2005 Salt Lake City Annual Meeting (October 16–19, 2005)

Paper No. 8
Presentation Time: 10:20 AM


DUNN, Jeffrey T., MWH Americas, Inc, 10619 So. Jordan Gateway, Suite 100, South Jordan, UT 84095 and FORSTER, Craig B., College of Architecture+Planning, University of Utah, 375 S. 1530 E, Room 235, Salt Lake City, UT 84112, jeffrey.t.dunn@mwhglobal.com

Exhumed reservoirs help to assess subsurface uncertainty in the presence, type, orientation and intensity of fault-related damage elements (e.g., joints and deformation bands). Outcrop analogs for groundwater and petroleum production found along the 40-km Teasdale Fault (cutting aeolian Navajo Sandstone) help to evaluate possible implications of incorrectly estimating damage element properties. Single-phase, transient, finite-element fluid flow simulations are used to explore geologically plausible fault-related permeability (k) structures at two locations along the fault. At the fault mid-point, displacement is reverse slip (~1.5 km). At one end, displacement is strike-slip (~200 m). Simulated artesian conditions cause production wells to discharge water at declining rates computed in the simulations. Damage element attributes (e.g., permeability, porosity, width, continuity) and their location are based on detailed field mapping of fault-affected rock at each study location. Typical joint zone k values (kfn = fault-normal, ksp = strike-parallel, kdp = dip-parallel) are anisotropic with kfn = 379 md, ksp = 3631 md and kdp = 2508 md. Deformation band zones are nearly isotropic with kfn = 7 md, ksp = 14 md and kdp = 22 md. Varying these properties shows how intersecting zones of joints and deformation bands affect production from two hypothetical well fields.
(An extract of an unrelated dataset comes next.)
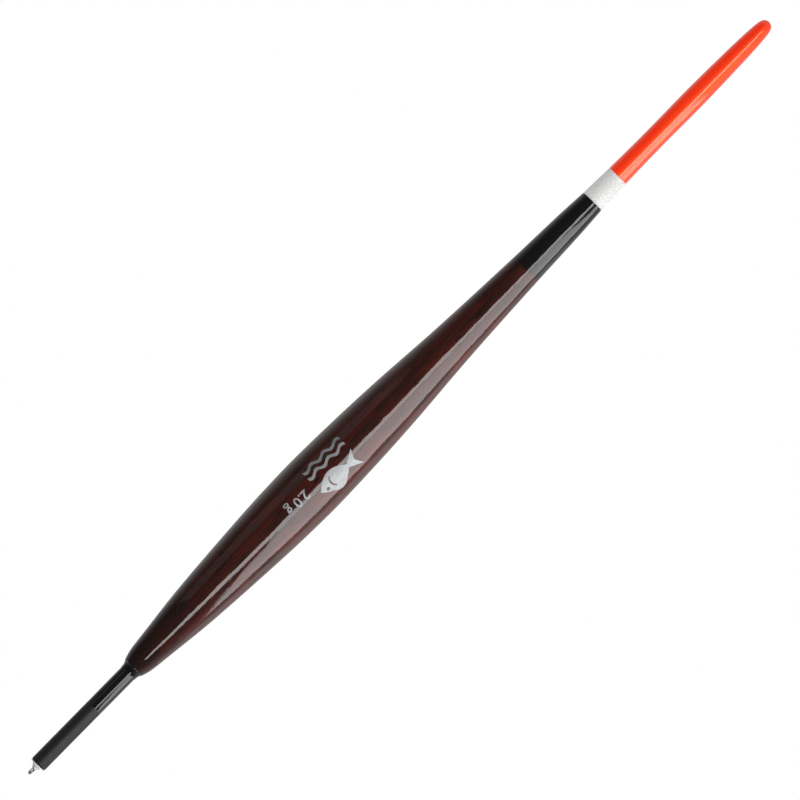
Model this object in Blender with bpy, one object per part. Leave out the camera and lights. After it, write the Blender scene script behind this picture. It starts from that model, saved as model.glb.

Simulation results indicate that high-k joint zones have a greater impact on drawdown and discharge volumes than low-k deformation band zones. The most restricted and compartmentalized systems yield cumulative production volumes 30% of the most connected systems. Thus, it is important to distinguish between subsurface joint zones and deformation band zones. Differences in cumulative production from individual wells illustrate how incorrectly estimating damage element properties may lead to poor well placement. Individual wells discharging from the least productive system can yield as little as 11% that of the most productive system. Simulation results show that the more closely spaced damage element zones of the reverse slip locality affect well production to a greater degree than the more widely distributed zones of the strike-slip locality. In both cases, production can be maximized by drilling wells near, or through the permeable joint zones.